[Requirements]
The listing must be reproduced in full, exactly as it stands.

[Recorded data]
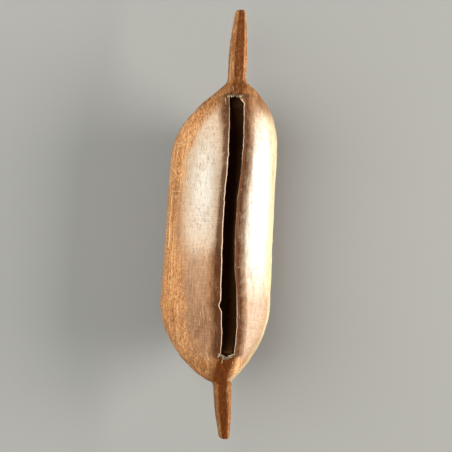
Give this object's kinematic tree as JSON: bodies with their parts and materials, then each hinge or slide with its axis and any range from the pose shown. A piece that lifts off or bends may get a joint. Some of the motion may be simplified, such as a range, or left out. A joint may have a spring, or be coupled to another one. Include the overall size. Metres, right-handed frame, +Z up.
{
  "type": "slit drum",
  "caption": "Hollow pod-shaped wooden slit drum with a long lipped slit along its top and a whittled handle at each end.",
  "frame": {"origin": "under the middle of the drum's bounding box, on the surface it lies on", "axes": "+Y along the drum towards its longer handle, +Z up out of the slit, +X to the right of someone looking along +Y"},
  "size_m": [0.183, 0.7, 0.1724],
  "materials": {
    "carved_wood": "oiled and worn, matte in the grooves"
  },
  "bodies": {
    "root": {"slit_drum": "carved_wood"}
  },
  "joints": []
}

[Result for this task]
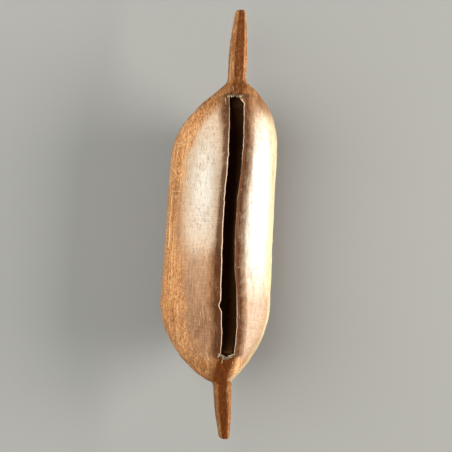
Give this object's kinematic tree as JSON: bodies with their parts and materials, then each hinge or slide with its axis and any range from the pose shown. A piece that lifts off or bends may get a joint. Some of the motion may be simplified, such as a range, or left out. A joint may have a spring, or be coupled to another one. Include the overall size. Metres, right-handed frame, +Z up.
{
  "type": "slit drum",
  "caption": "Hollow pod-shaped wooden slit drum with a long lipped slit along its top and a whittled handle at each end.",
  "frame": {"origin": "under the middle of the drum's bounding box, on the surface it lies on", "axes": "+Y along the drum towards its longer handle, +Z up out of the slit, +X to the right of someone looking along +Y"},
  "size_m": [0.183, 0.7, 0.1724],
  "materials": {
    "carved_wood": "oiled and worn, matte in the grooves"
  },
  "bodies": {
    "root": {"slit_drum": "carved_wood"}
  },
  "joints": []
}